** Data extract **
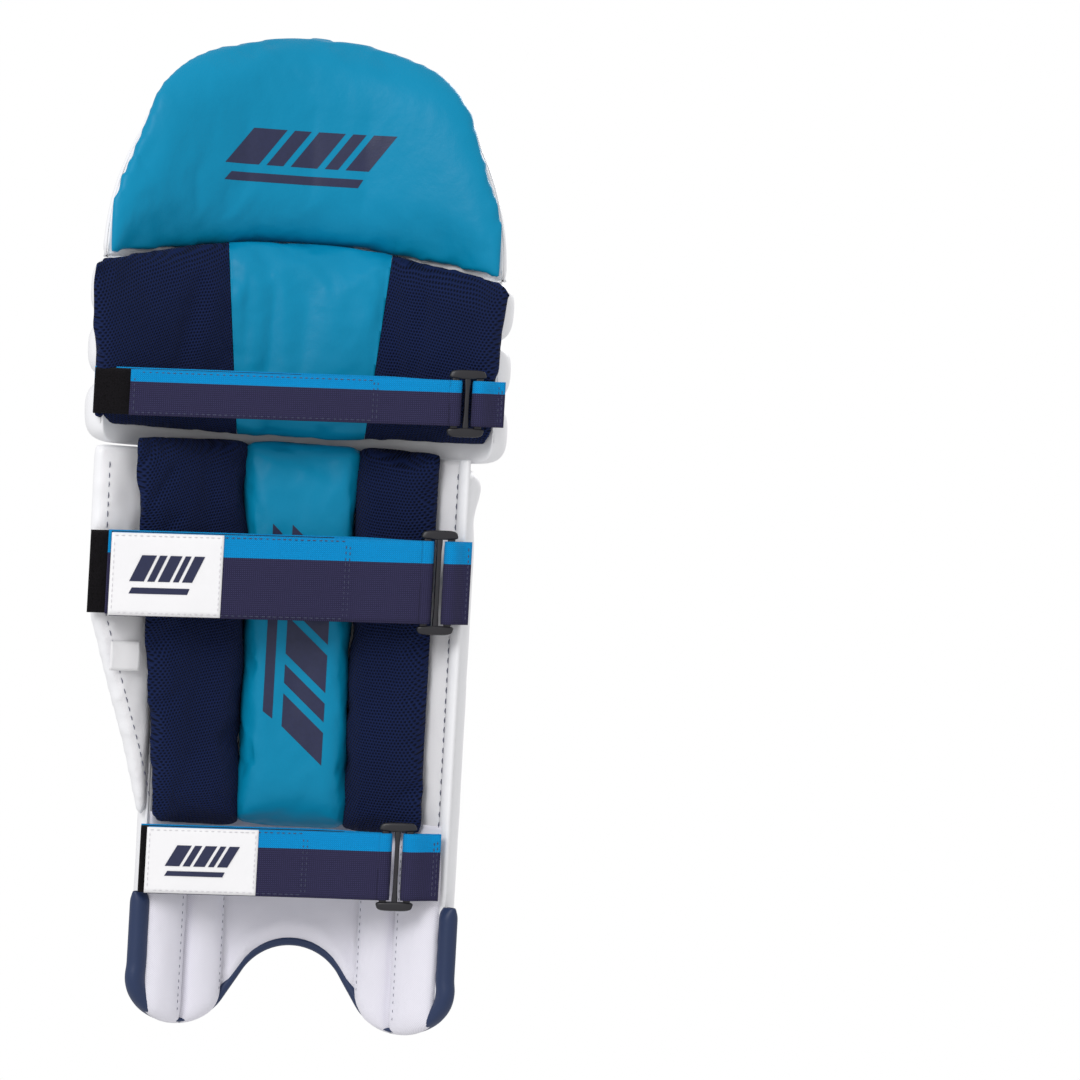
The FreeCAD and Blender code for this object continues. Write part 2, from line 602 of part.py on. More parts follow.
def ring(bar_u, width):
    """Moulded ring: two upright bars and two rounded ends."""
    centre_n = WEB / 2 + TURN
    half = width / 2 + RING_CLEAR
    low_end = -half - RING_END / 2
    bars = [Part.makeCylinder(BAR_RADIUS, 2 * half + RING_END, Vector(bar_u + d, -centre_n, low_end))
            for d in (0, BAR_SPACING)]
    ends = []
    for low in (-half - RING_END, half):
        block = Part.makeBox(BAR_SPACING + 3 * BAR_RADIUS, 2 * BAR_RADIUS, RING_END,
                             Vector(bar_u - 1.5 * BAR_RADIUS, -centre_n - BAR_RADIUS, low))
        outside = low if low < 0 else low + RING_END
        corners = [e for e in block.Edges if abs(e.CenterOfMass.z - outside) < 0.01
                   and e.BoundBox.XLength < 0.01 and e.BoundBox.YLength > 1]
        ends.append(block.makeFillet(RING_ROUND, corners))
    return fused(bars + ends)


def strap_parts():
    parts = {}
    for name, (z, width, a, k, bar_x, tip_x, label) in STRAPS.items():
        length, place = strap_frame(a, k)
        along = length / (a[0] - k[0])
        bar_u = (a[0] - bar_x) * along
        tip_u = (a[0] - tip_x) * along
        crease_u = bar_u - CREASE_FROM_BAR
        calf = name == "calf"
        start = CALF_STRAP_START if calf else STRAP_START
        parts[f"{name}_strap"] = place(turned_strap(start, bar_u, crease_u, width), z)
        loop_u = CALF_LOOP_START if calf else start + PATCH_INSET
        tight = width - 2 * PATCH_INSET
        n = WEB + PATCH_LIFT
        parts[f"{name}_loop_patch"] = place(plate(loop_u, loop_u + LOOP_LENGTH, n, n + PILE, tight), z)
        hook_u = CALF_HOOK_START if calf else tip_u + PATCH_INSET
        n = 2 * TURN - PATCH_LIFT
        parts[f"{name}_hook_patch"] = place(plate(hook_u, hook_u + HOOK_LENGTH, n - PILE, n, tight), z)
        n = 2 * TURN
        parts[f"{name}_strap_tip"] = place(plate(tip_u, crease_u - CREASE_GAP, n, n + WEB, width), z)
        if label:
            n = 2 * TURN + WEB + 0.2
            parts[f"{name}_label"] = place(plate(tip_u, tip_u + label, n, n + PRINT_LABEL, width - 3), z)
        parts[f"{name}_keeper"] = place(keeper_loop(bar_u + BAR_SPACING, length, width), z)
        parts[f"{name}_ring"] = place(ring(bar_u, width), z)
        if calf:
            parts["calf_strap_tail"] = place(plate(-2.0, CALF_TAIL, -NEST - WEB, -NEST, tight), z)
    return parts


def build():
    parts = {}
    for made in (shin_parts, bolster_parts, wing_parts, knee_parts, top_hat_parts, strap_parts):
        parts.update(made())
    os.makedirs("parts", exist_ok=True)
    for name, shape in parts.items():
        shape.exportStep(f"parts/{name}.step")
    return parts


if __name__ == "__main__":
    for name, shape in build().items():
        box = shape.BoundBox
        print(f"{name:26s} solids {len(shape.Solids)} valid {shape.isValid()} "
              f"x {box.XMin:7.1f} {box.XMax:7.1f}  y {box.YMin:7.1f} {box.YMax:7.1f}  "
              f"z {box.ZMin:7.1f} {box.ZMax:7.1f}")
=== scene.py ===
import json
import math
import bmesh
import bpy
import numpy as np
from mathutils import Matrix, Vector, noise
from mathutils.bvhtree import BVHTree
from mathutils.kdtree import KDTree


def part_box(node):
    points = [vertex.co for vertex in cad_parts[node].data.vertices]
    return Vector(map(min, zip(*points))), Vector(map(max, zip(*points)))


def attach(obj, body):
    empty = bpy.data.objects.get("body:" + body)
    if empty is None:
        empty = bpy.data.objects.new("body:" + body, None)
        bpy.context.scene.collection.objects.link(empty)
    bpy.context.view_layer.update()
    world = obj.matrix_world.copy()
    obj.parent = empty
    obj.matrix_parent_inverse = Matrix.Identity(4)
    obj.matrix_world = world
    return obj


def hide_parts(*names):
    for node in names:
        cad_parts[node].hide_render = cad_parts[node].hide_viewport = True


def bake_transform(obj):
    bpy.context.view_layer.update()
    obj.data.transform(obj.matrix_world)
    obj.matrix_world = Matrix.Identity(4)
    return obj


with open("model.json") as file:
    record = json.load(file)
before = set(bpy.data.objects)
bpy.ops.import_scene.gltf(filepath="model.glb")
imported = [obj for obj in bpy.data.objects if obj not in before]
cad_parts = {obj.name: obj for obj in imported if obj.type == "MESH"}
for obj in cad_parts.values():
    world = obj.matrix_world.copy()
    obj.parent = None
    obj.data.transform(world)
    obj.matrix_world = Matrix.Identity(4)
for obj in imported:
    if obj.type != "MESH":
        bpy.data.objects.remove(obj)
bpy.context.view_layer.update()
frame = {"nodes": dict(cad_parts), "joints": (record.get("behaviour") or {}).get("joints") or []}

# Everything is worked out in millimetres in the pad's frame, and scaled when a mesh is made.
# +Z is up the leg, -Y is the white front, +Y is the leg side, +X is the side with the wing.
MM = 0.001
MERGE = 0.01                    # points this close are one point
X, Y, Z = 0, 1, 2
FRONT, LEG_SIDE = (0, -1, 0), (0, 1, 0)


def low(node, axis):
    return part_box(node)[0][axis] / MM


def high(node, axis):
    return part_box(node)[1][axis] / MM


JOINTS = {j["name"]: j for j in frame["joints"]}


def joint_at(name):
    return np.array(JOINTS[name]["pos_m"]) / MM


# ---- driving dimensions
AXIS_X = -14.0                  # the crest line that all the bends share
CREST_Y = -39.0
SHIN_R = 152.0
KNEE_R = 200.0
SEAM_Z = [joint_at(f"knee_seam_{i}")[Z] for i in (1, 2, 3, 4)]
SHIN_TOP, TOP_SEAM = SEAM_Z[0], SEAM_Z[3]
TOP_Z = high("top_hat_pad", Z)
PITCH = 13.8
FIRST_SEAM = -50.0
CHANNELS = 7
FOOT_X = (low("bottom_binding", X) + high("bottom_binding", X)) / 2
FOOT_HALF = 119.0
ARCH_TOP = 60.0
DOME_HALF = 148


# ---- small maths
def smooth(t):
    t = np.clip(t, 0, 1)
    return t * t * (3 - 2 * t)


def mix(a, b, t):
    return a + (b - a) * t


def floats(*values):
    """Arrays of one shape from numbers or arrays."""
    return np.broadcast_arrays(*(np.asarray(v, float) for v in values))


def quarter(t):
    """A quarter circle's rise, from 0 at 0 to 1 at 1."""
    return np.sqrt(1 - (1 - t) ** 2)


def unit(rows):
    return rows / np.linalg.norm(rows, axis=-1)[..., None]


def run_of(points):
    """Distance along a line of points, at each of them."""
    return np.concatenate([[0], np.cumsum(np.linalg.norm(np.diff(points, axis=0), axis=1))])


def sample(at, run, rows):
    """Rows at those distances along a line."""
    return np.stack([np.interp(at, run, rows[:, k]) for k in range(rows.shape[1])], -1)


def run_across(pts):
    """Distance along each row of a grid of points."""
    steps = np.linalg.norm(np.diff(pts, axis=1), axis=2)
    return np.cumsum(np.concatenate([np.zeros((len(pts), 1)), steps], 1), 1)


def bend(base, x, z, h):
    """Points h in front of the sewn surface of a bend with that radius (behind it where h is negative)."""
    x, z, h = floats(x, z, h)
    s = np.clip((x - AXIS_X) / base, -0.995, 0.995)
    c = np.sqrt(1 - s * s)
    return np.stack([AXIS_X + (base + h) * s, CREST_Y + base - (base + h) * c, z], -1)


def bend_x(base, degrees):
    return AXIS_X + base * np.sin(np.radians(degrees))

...

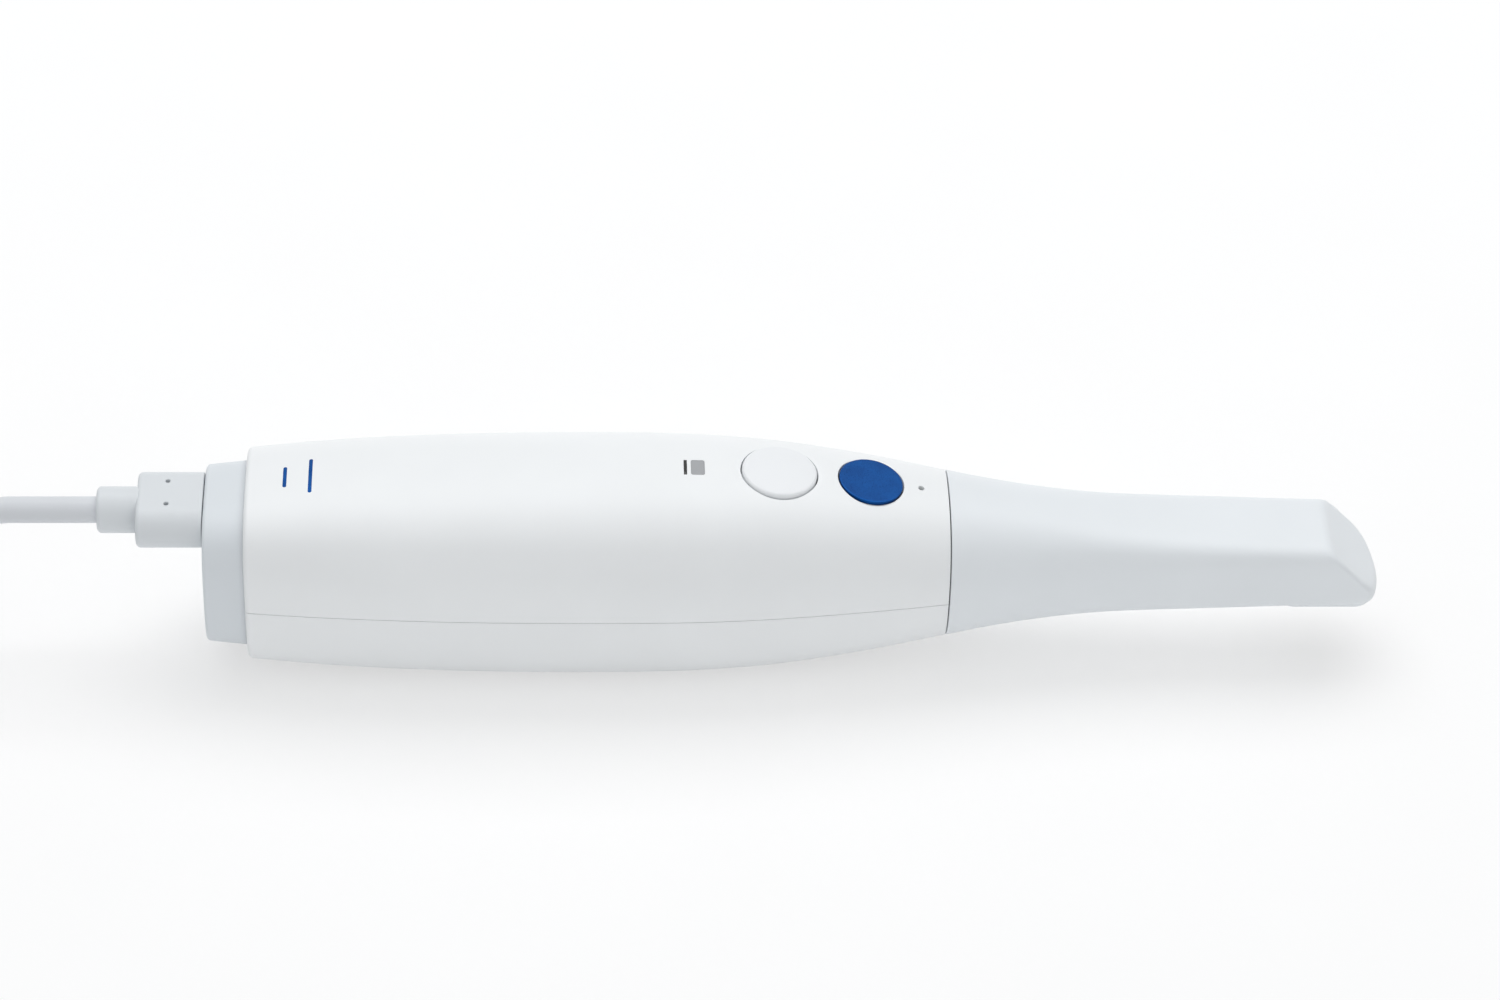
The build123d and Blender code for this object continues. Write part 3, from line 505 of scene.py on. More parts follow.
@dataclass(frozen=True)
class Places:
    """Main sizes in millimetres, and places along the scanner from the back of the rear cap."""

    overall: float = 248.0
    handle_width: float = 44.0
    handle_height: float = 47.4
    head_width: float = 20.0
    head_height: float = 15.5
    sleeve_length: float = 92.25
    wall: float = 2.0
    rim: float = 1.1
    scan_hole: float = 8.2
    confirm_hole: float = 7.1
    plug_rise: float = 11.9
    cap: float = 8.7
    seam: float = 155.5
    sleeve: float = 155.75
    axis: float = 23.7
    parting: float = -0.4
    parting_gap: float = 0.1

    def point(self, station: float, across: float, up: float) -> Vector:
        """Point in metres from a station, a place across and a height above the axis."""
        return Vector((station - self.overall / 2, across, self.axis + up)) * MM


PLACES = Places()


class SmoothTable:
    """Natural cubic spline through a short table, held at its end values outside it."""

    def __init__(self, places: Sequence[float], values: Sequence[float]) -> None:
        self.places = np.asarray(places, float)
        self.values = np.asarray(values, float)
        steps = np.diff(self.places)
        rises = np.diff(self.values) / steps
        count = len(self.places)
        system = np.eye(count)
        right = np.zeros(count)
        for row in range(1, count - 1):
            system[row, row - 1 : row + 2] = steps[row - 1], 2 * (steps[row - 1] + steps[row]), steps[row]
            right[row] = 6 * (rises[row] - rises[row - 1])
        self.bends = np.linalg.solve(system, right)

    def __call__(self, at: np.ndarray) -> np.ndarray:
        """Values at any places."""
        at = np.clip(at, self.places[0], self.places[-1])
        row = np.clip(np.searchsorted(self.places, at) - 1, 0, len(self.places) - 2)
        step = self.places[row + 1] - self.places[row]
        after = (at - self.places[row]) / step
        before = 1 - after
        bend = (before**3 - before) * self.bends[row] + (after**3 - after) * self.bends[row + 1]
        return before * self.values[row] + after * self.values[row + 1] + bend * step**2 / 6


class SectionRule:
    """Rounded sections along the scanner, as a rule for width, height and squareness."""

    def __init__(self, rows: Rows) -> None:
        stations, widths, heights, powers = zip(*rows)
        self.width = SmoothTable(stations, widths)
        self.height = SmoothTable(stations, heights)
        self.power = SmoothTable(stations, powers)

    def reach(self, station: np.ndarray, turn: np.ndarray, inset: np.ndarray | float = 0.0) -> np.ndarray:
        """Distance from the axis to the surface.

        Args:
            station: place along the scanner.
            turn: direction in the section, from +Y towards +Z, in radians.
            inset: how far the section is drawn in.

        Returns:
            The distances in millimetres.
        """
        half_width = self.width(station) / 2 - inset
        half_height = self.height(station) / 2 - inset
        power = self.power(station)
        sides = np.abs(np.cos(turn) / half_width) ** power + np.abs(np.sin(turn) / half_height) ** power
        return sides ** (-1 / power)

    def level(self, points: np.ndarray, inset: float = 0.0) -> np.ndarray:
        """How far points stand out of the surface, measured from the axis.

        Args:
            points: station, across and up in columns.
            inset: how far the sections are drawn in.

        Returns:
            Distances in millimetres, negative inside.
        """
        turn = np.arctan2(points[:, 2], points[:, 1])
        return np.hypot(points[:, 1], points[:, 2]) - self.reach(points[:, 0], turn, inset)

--

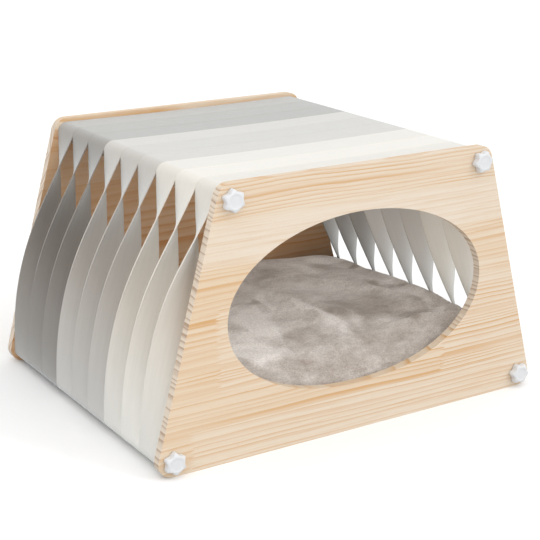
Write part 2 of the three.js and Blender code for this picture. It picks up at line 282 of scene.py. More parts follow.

** Set task **
Look above for the line that contains "length, width), z)". Starting there, transcribe every line exactly until you have copied the line that contains "obj.parent = empty".

** Answer to the task **
        parts[f"{name}_keeper"] = place(keeper_loop(bar_u + BAR_SPACING, length, width), z)
        parts[f"{name}_ring"] = place(ring(bar_u, width), z)
        if calf:
            parts["calf_strap_tail"] = place(plate(-2.0, CALF_TAIL, -NEST - WEB, -NEST, tight), z)
    return parts


def build():
    parts = {}
    for made in (shin_parts, bolster_parts, wing_parts, knee_parts, top_hat_parts, strap_parts):
        parts.update(made())
    os.makedirs("parts", exist_ok=True)
    for name, shape in parts.items():
        shape.exportStep(f"parts/{name}.step")
    return parts


if __name__ == "__main__":
    for name, shape in build().items():
        box = shape.BoundBox
        print(f"{name:26s} solids {len(shape.Solids)} valid {shape.isValid()} "
              f"x {box.XMin:7.1f} {box.XMax:7.1f}  y {box.YMin:7.1f} {box.YMax:7.1f}  "
              f"z {box.ZMin:7.1f} {box.ZMax:7.1f}")
=== scene.py ===
import json
import math
import bmesh
import bpy
import numpy as np
from mathutils import Matrix, Vector, noise
from mathutils.bvhtree import BVHTree
from mathutils.kdtree import KDTree


def part_box(node):
    points = [vertex.co for vertex in cad_parts[node].data.vertices]
    return Vector(map(min, zip(*points))), Vector(map(max, zip(*points)))


def attach(obj, body):
    empty = bpy.data.objects.get("body:" + body)
    if empty is None:
        empty = bpy.data.objects.new("body:" + body, None)
        bpy.context.scene.collection.objects.link(empty)
    bpy.context.view_layer.update()
    world = obj.matrix_world.copy()
    obj.parent = empty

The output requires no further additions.